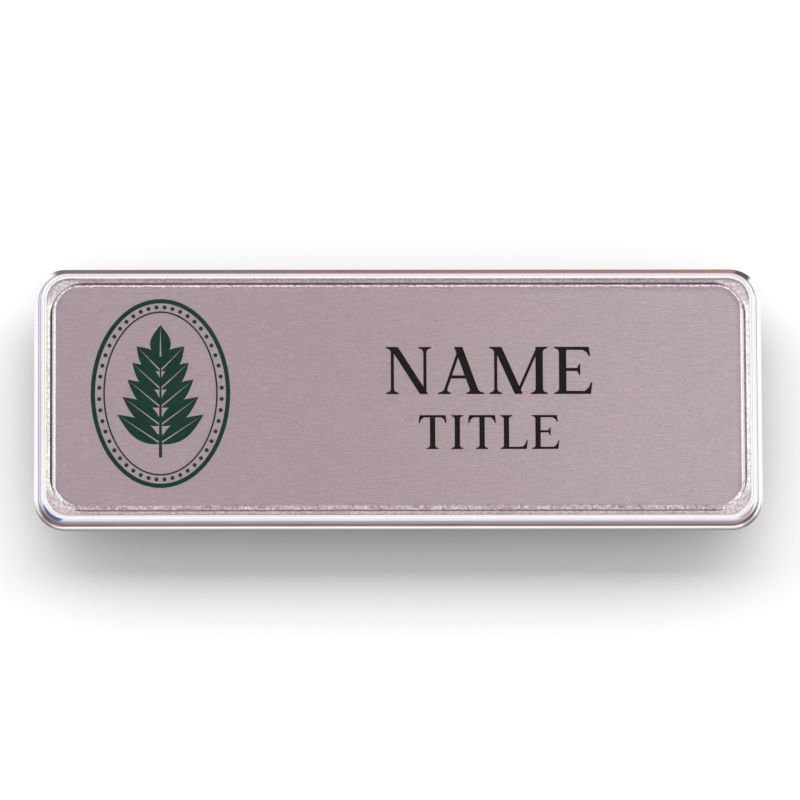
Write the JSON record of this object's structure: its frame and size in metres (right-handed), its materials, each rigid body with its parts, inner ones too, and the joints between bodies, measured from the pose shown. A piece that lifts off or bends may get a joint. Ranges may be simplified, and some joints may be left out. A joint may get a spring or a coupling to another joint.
{
  "type": "name badge",
  "caption": "Rectangular name badge: brushed metal plate under a clear cover in a chrome frame, with a magnet bar on its back.",
  "frame": {"origin": "centre of the magnet bar's flat underside, which is the middle of the badge and the surface that it rests on", "axes": "+X along the badge's length, in the reading direction; +Y up its face; +Z out of its face"},
  "size_m": [0.07, 0.0254, 0.0075],
  "materials": {
    "frame_chrome": "polished plating",
    "plate_metal": "brushed along its length, satin",
    "cover_clear": "clear acrylic, polished, with a slightly rough bevelled rim",
    "bar_black": "fine moulded texture",
    "print_green": "satin ink",
    "print_black": "satin ink"
  },
  "bodies": {
    "root": {"frame": "frame_chrome", "face_plate": "plate_metal", "clear_cover": "cover_clear", "magnet_bar": "bar_black"}
  },
  "joints": []
}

○ ○ ○ ○

BRIEF: Extract all of the data shown above without alteration.

TASK RESPONSE:
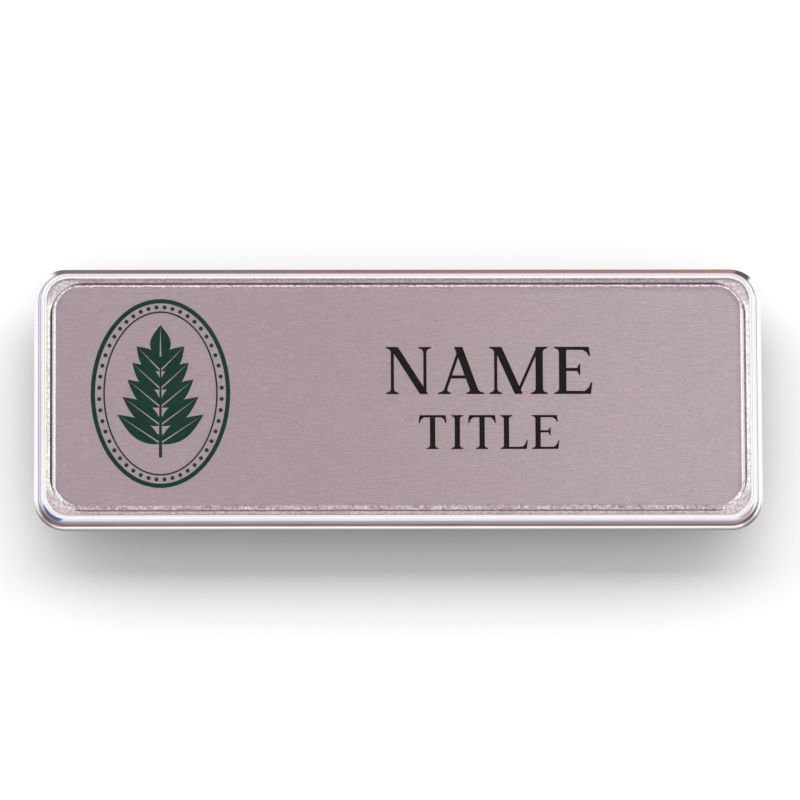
Write the JSON record of this object's structure: its frame and size in metres (right-handed), its materials, each rigid body with its parts, inner ones too, and the joints between bodies, measured from the pose shown. A piece that lifts off or bends may get a joint. Ranges may be simplified, and some joints may be left out. A joint may get a spring or a coupling to another joint.
{
  "type": "name badge",
  "caption": "Rectangular name badge: brushed metal plate under a clear cover in a chrome frame, with a magnet bar on its back.",
  "frame": {"origin": "centre of the magnet bar's flat underside, which is the middle of the badge and the surface that it rests on", "axes": "+X along the badge's length, in the reading direction; +Y up its face; +Z out of its face"},
  "size_m": [0.07, 0.0254, 0.0075],
  "materials": {
    "frame_chrome": "polished plating",
    "plate_metal": "brushed along its length, satin",
    "cover_clear": "clear acrylic, polished, with a slightly rough bevelled rim",
    "bar_black": "fine moulded texture",
    "print_green": "satin ink",
    "print_black": "satin ink"
  },
  "bodies": {
    "root": {"frame": "frame_chrome", "face_plate": "plate_metal", "clear_cover": "cover_clear", "magnet_bar": "bar_black"}
  },
  "joints": []
}